Emmy Awards: Game of Thrones wins again as Fleabag surprises

Thrones most awarded fictional show in Emmy history as Fleabag’s Waller-Bridge scoops acting, writing, directing gongs

Phoebe Waller-Bridge - Emmy
Phoebe Waller-Bridge poses backstage with her acting and writing Emmy awards for Fleabag [Monica Almeida/Reuters]

Fantasy saga Game of Thrones took home the top drama prize for the fourth time at the Emmy Awards on Sunday and became the most-decorated fictional show in the awards’ history, but it was British writer and actor Phoebe Waller-Bridge who stole the show with her dark comedy, Fleabag. 

Game of Thrones won 12 awards for its final season, including Peter Dinklage who won best supporting actor for the fourth time.

“This all started in the demented mind of George R.R. Martin,” said Game of Thrones producer David Benioff, thanking the author whose novels formed the basis of the HBO series.

But the blood-soaked epic’s hopes of going out with a new record for a single season were dashed after it failed to convert nominations in directing, writing, and the other acting categories.

In the night’s biggest shock, Fleabag star Phoebe Waller-Bridge beat eight-time acting winner Julia Louis-Dreyfus for best actress in a comedy, before the show itself won for best comedy series.

The BBC show – which has grown into a phenomenon on both sides of the Atlantic after being bought by Amazon – also scooped awards for Waller-Bridge for best comedy writing and directing.

“It’s just really wonderful to know and reassuring that a dirty, pervy, angry, messed-up woman can make it to the Emmys,” Waller-Bridge said, referring to the show’s main character.

Fleabag was shunned by Emmy voters last year when it failed to bag a single nomination. But the Television Academy’s 24,000-plus voters changed their tune for the show’s second season.

Waller-Bridge has ruled out a third season, saying the irreverent series about a young Londoner had reached “a natural end”.

Emmys
Phoebe Waller-Bridge, left, Sandra Oh, centre, and Jodie Comer, right, arrive for the Emmy awards in California [Mike Blake/Reuters]

Upsets

Billy Porter made history as the first openly gay African American man to win the best drama actor prize for FX show Pose, which explores New York’s underground ballroom culture in the 1980s.

“I am so overwhelmed and so overjoyed to have lived long enough to see this day,” said Porter, who turned 50 on Saturday, in his acceptance speech.

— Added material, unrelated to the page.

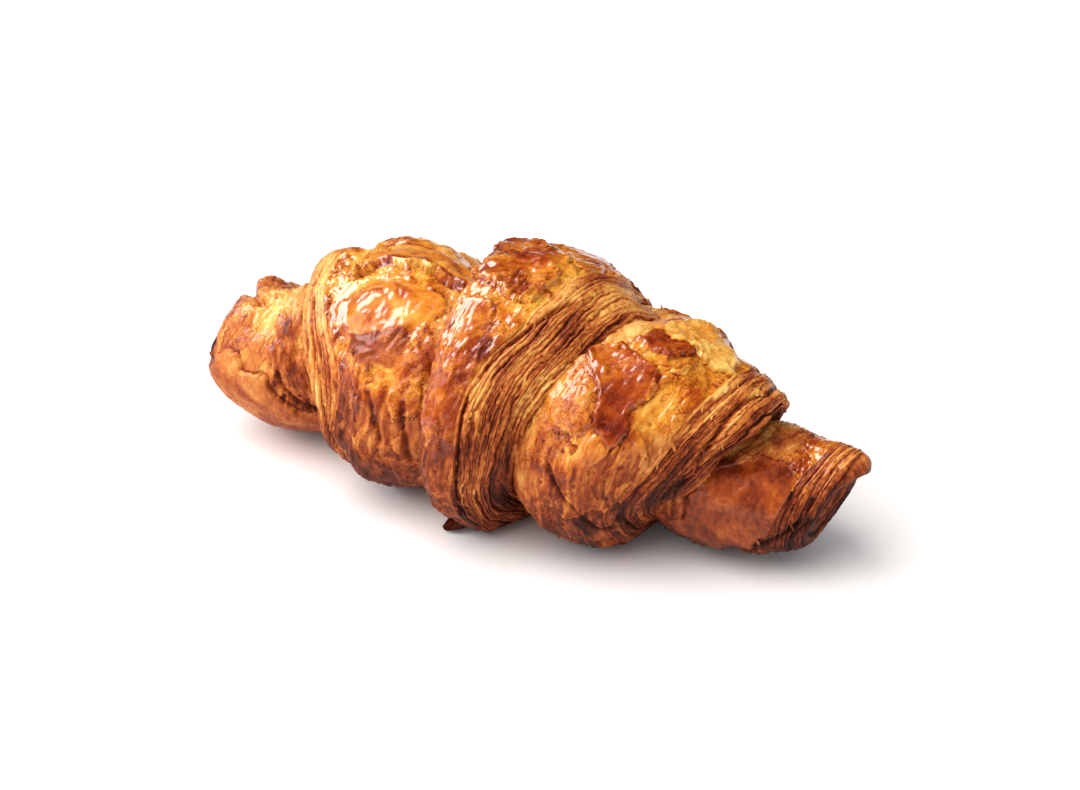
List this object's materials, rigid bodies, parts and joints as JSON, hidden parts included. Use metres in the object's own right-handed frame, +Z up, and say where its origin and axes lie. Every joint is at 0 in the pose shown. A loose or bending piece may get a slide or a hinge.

Best drama actress went to British actress Jodie Comer who was honoured for her role as an assassin Villanelle in the drama Killing Eve. She was up against costar Sandra Oh, who received a Golden Globe for her role and would have been the first actress of Asian descent to win an Emmy in the category.

“My mum and dad are in Liverpool and I didn’t invite them because I didn’t think this was going to be my time,” Comer said after saluting Oh. “One, I’m sorry, two I love you,”

The auditorium erupted in cheers when Jharrel Jerome of When They See Us, the Netflix drama about the Central Park Five case, won the best actor award for a limited series movie.

“Most important, this is for the men that we know as the Exonerated Five,” said Jerome, naming the five wrongly-convicted men who were in the audience. They stood and saluted the actor as the crowd applauded them.

The streaming service won 27 awards overall, including best movie for Bandersnatch.

HBO’s Chernobyl won the best limited series honour with the channel collecting a total of 34 awards from Sunday and last weekend’s creative arts ceremony. Amazon picked up 15 awards.